John 20:22And when he had said this, he breathed on them, and saith unto them, Receive ye the Holy Ghost:

Acts 1:5 For John truly baptized with water; but ye shall be baptized with the Holy Ghost not many days hence.

Acts 1:8 But ye shall receive power, after that the Holy Ghost is come upon you: and ye shall be witnesses unto me both in Jerusalem, and in all Judaea, and in Samaria, and unto the uttermost part of the earth.

Acts 2:38 Then Peter said unto them, Repent, and be baptized every one of you in the name of Jesus Christ for the remission of sins, and ye shall receive the gift of the Holy Ghost.

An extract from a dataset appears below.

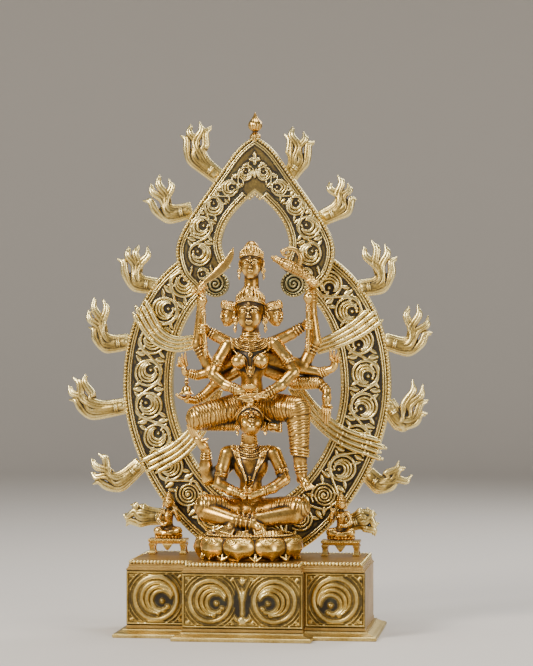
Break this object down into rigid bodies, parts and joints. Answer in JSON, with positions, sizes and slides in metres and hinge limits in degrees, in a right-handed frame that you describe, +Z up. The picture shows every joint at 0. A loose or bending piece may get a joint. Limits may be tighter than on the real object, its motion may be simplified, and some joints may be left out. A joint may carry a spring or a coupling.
{
  "type": "ringed shrine statue",
  "caption": "Free-standing cast brass shrine group: crowned many-armed figure on a seated figure, lotus seat and stepped plinth, with a flaming ring and pointed crest behind.",
  "frame": {"origin": "on the ground, in the middle of the foot's bounding rectangle", "axes": "+Z up, -Y to the front, +X to the viewer's right when seen from the front"},
  "size_m": [0.4392, 0.192, 0.613],
  "materials": {
    "relief_brass": "aged satin, near-black patina in the recesses",
    "figure_brass": "antique, polished on the high places",
    "seat_brass": "warm polish with dark lines between the petals",
    "dark_brass": "smooth brown-gold satin",
    "aged_brass": "dark greenish patina",
    "fixings": "plain zinc-coated"
  },
  "bodies": {
    "root": {"plinth_shell": "dark_brass", "foot_moulding": "relief_brass", "bead_rail": "relief_brass", "scroll_panel_left": "relief_brass", "scroll_panel_centre": "relief_brass", "scroll_panel_right": "relief_brass", "ring_bolt_left": "fixings", "ring_washer_left": "fixings", "ring_bolt_right": "fixings", "ring_washer_right": "fixings", "lotus_bolt": "fixings", "lotus_washer": "fixings", "lotus_seat": "seat_brass", "lotus_rim": "seat_brass", "lower_figure": "figure_brass", "lower_head": "figure_brass", "goddess_body": "figure_brass", "goddess_head": "figure_brass", "upper_head": "figure_brass", "side_head_left": "figure_brass", "rear_arms_left": "figure_brass", "staff_left": "figure_brass", "side_head_right": "figure_brass", "rear_arms_right": "figure_brass", "staff_right": "figure_brass", "sword": "figure_brass", "bell": "figure_brass", "conch": "figure_brass", "cup": "figure_brass", "ring": "relief_brass", "crest": "relief_brass", "volute_left": "aged_brass", "volute_right": "aged_brass", "finial": "relief_brass", "flame_left_1": "relief_brass", "flame_left_2": "relief_brass", "flame_left_3": "relief_brass", "flame_left_4": "relief_brass", "flame_left_5": "relief_brass", "flame_left_6": "relief_brass", "flame_left_7": "relief_brass", "flame_right_1": "relief_brass", "flame_right_2": "relief_brass", "flame_right_3": "relief_brass", "flame_right_4": "relief_brass", "flame_right_5": "relief_brass", "flame_right_6": "relief_brass", "flame_right_7": "relief_brass", "scarf_upper_left": "relief_brass", "scarf_upper_right": "relief_brass", "scarf_lower_left": "relief_brass", "scarf_lower_right": "relief_brass", "bench_left": "figure_brass", "attendant_left": "figure_brass", "bench_right": "figure_brass", "attendant_right": "figure_brass"}
  },
  "joints": []
}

For more Time Travel Tuesdays visit My Life As Annie

6 comments:

Susan said...

Amen - AMEN!! I was a Christian for years before receiving the infilling of the Holy Spirit. I had actually been taught it was of the devil!!! :o(

The difference I realized in my life was the power that it gave me. It just amplified everything in my Spiritual walk. Praise God!!
Susan

Leni said...

Thanks for sharing, Jenileigh!

Annie said...

Thanks for sharing this, I really loved reading about your journey. I didn't believe in the gifts of the HS or healing all my life. I am so thankful that my eyes are open to His promises! Praise Him forever and ever.

Dale said...

I love the enthusiasm you expressed about the infilling of the Spirit. I think it takes a lot of courage sometimes to even admit that you speak in tongues for fear of judgment and debate. To hear you proclaim it with such passion is truly a blessing!

Anonymous said...

I Cor. 12: 28-30: "And God hath set some in the church, first apostles, secondarily prophets, thirdly teachers, after that miracles, then gifts of healings, helps, governments, diversities of tongues. Are all apostles? are all prophets? are all teachers? are all workers of miracles? Have all the gifts of healing? do all speak with tongues? do all interpret?
I am glad that, according to these verses, speaking in tongues is one among many gifts and not something required by everyone to be saved. :)

Karen Hossink said...

I love that God pursues us. Thanks for sharing about how He sought you out.